Name: ABBEYLEIX Location: Abbeyleix town County: Laois
Foundation: 1183/4 Mother House: Baltinglass
Relocation: None Founder: Connor O’More
Dissolution: 1552 Prominent members:
Access: Accessible to the public

Abbeyleix was founded by Connor O’More in 1183 although the first monks did not arrive from Baltinglass until a year later. The site was on the banks of the River Nore, over thirty miles upstream from Jerpoint. The name of the abbey derives from the Latin name of the monastery ‘Lex Dei’. The fifteenth and sixteenth-century revenue was exceedingly low: the annual income was approximately £3, although its potential value in 1551 was estimated at £31. The abbey was surrendered to the king in 1552 and in 1563 the lands were granted to Thomas, Earl of Ormond. Following the Dissolution the abbey remained in use, often with former monks as parish priests. The nave was used for over 200 years until the crumbling fabric was replaced by a Protestant church.
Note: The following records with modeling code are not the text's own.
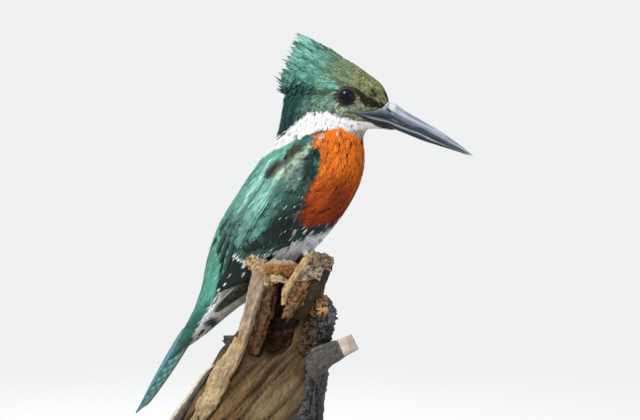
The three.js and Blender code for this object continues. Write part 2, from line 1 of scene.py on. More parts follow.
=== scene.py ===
import bpy
import numpy as np
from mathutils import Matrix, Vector


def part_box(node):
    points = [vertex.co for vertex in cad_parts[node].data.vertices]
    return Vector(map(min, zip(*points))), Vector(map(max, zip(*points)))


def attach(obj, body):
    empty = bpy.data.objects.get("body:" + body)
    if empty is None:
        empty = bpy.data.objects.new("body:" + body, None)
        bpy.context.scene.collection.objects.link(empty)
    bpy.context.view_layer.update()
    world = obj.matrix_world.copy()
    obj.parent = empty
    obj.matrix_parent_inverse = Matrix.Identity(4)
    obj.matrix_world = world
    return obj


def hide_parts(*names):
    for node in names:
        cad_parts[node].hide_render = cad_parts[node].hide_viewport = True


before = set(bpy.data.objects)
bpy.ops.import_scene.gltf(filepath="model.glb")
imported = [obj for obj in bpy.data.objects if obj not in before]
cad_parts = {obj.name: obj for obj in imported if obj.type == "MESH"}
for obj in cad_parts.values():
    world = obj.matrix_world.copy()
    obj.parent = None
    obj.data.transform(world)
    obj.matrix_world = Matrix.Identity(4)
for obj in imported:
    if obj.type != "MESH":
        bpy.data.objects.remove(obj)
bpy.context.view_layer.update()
rng = np.random.default_rng(7)


# ---- Skin ------------------------------------------------------------------------------------------
# The bird's skin, from the bill's base to the root of the tail, with the folded wings lying against it.
# One closed shell: it stands for every node of flesh and lies inside them by the depth of the plumage.

# Stations from the bill to the tail: back line x, z; belly line x, z; half width.
BODY_STATIONS = np.array([
    [80.5, 248.3, 77, 231, 5.6],        # bill base
    [76, 257.2, 71.5, 230.4, 9.4],      # lores
    [66, 265, 67.8, 229.8, 11.6],       # brow
    [53, 273, 66, 228.4, 12.9],         # crown
    [33, 279, 65, 226.6, 14],           # back of skull
    [17, 263.5, 64.4, 224.4, 14.9],     # top of nape
    [14, 243, 64.4, 220.5, 16.6],       # nape
    [9.6, 224, 65, 213.8, 20],          # collar
    [-2.8, 207.5, 64, 203, 22.4],       # shoulder
    [-15, 190, 59, 189.5, 22.8],        # middle back
    [-27.5, 170, 48, 172.5, 22],        # waist
    [-34.8, 150, 31, 153.5, 19.6],      # flank
    [-39.3, 129.5, 4, 132, 15.4],       # vent
    [-46.2, 113, -18, 117, 11.6],       # rump
    [-53, 100.5, -37, 101.5, 7.8],      # tail coverts
    [-57, 92.5, -49.5, 92.5, 4.6],      # end of coverts
])
BODY_FULLNESS = 0.86
SKIN_ROWS = 210
SKIN_COLUMNS = 140


def smooth_line(values, t):
    """Smooth line through evenly spaced values, at t from 0 to 1: a cubic between each two, whose slope
    at a value is half the step between its neighbours. Past the ends it runs on straight."""
    spans = len(values) - 1
    held = np.clip(t, 0, 1)
    i = np.minimum((held * spans).astype(int), spans - 1)
    f = held * spans - i
    p0, p1, p2, p3 = (values[np.clip(i + step, 0, spans)] for step in (-1, 0, 1, 2))
    slope1, slope2 = (p2 - p0) / 2, (p3 - p1) / 2
    bend = 3 * (p2 - p1) - 2 * slope1 - slope2
    inside = p1 + f * (slope1 + f * (bend + f * (slope1 + slope2 - 2 * (p2 - p1))))
    end_slope = np.where(t > 1, values[-1] - values[-2], values[1] - values[0])
    return inside + (t - held) * spans * end_slope


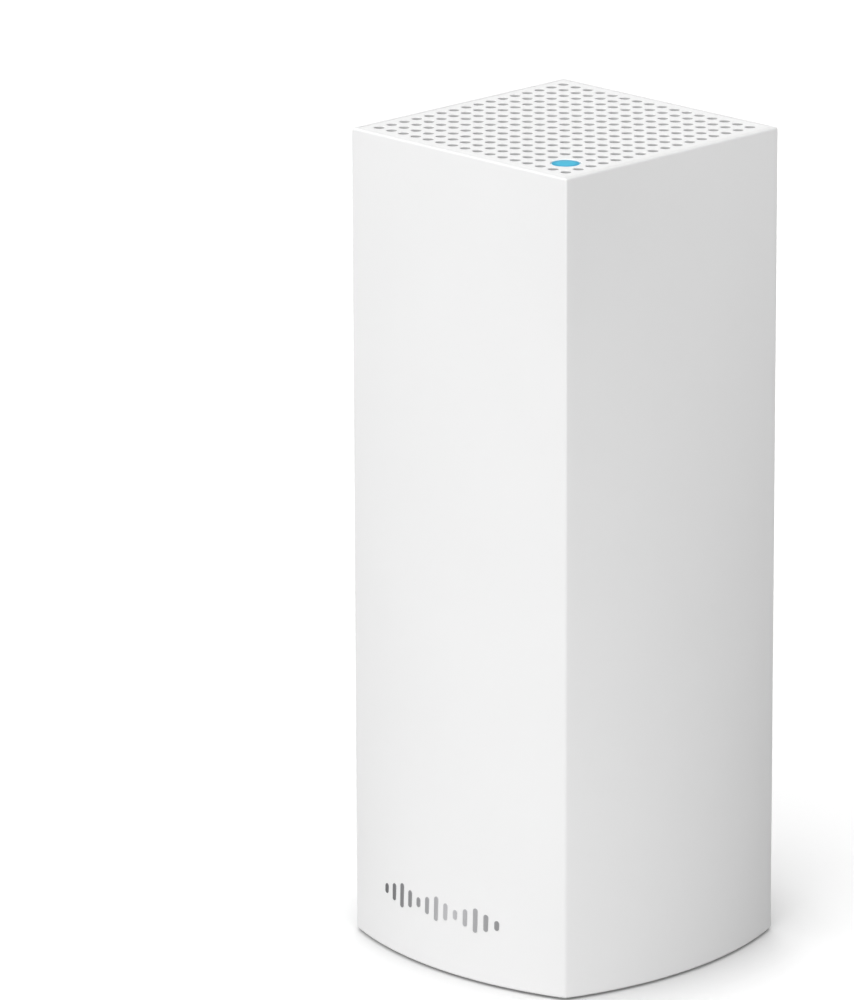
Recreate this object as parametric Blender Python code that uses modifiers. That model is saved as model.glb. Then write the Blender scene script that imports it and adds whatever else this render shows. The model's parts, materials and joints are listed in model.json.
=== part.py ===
"""A tall mesh wifi node, built as it comes apart on a bench.

A square white sleeve stands on rubber feet. Its four walls are straight along the top edge and bow
outwards towards the bottom, and a perforated lid with a round status light closes it. Inside, a plastic
frame holds the main board between two heatsinks, with six antennas round it. The sockets, the power
switch and the reset button face down into a well in the base, and cables leave through a slot in the
rear wall.

Every size and place below is in millimetres, and the functions that make meshes turn them to metres. +Z
is up, the origin is on the floor at the middle of the base, -Y is the wall with the badge, +Y is the
rear, and the status light is in the corner between +X and -Y.
"""

import math

import bmesh
import bpy
from mathutils import Matrix, Vector

MM = 0.001
GAP = 0.3

# Outer shape
HEIGHT = 185.0
SIDE = 65.7
BOW = 6.65
WALL = 2.2
WALL_STEPS = 10
SLEEVE_LOW = 0.5
HALF = SIDE / 2
BOW_RADIUS = (HALF**2 + BOW**2) / (2 * BOW)

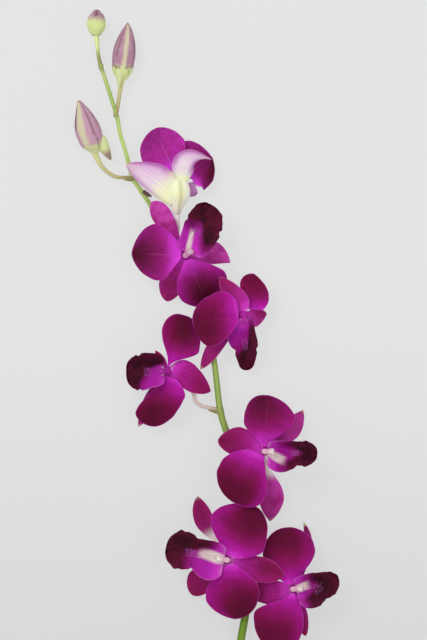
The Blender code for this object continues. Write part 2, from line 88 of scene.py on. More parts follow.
# How finely each kind of piece is split. ROW_EASE sets the rows closer towards a blade's tip.
PETAL_GRID = (60, 48)
SEPAL_GRID = (52, 32)
LIP_GRID = (88, 76)
TUBE_SIDES = 28
BUD_SIDES = 72
FRINGE_SIDES = 5
PATH_STEPS = 8
BRACT_STEPS = 6
CAP_STEPS = 4
DOME_RINGS = 5
ROW_EASE = 2.0
SLOPE_STEP = 0.004

# Fine forms that only the looks have: how far the blades wave and the lips' edges ruffle, the
# three keels of a lip, the hook in a petal's edge, the teeth of the fringe and how much they
# stray, lean and rise, where the anther cap's rings lie from the pillar's end, and how the stem
# swells at its joints and under its last bud. A stump is the half-open bloom's lip. GROOVES,
# SEAMS, WINGS and RIDGES are how far the cap, the buds, the pillar and the stem depart from round.
PETAL_WAVE = 0.45
SEPAL_WAVE = 0.3
MIDRIB_HALF = 1.1
LIP_RUFFLE = 0.8
STUMP_RUFFLE = 0.2
STUMP_LILAC = 0.7
KEELS = (-1.3, 0.0, 1.3)
KEEL_HALF = 0.42
KEEL_RISE = 0.5
HOOK_PULL = (-3.0, -2.6)
FRINGE_KEELS = (-0.18, -0.1, -0.03, 0.04, 0.11, 0.19)
FRINGE_TEETH = 10
FRINGE_ROOT = 0.2
FRINGE_STRAY = (0.012, 0.025)
FRINGE_LEAN = (0.3, 0.9)
FRINGE_RISE = (0.5, 0.9)
FRINGE_RADII = (0.2, 0.15, 0.04)
CAP_PLACES = (-1.5, -0.9, -0.3, 0.15)
CAP_GROOVES = 0.1
PILLAR_WINGS = 0.06
BUD_SEAMS = 0.06
CHIN_SEAMS = 0.08
STEM_RIDGES = 0.012
RIDGE_COUNT = 7
JOINT_SWELL = 0.16
JOINT_SPREAD = 2.2
JOINT_MARK = 1.6
TIP_FLARE = 0.3
FLARE_START = 0.965
DOME_POINT = 0.08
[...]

The abbey was left to fall into ruin, eventually leaving no trace of the buildings. During the eighteenth century the old village of Abbeyleix was replaced by the planned village of the Viscount de Vesci. During construction many stones of the old abbey were found. The only relics to have survived are the effigial tomb of Malachy O’More (1502) and a grave slab in memory of William O’Kelly (1531). The site of the abbey now lies within the demesne of Viscount de Vesci, probably within the vicinity of the nineteenth-century Protestant church. The relics are now preserved in a walled garden within the demesne.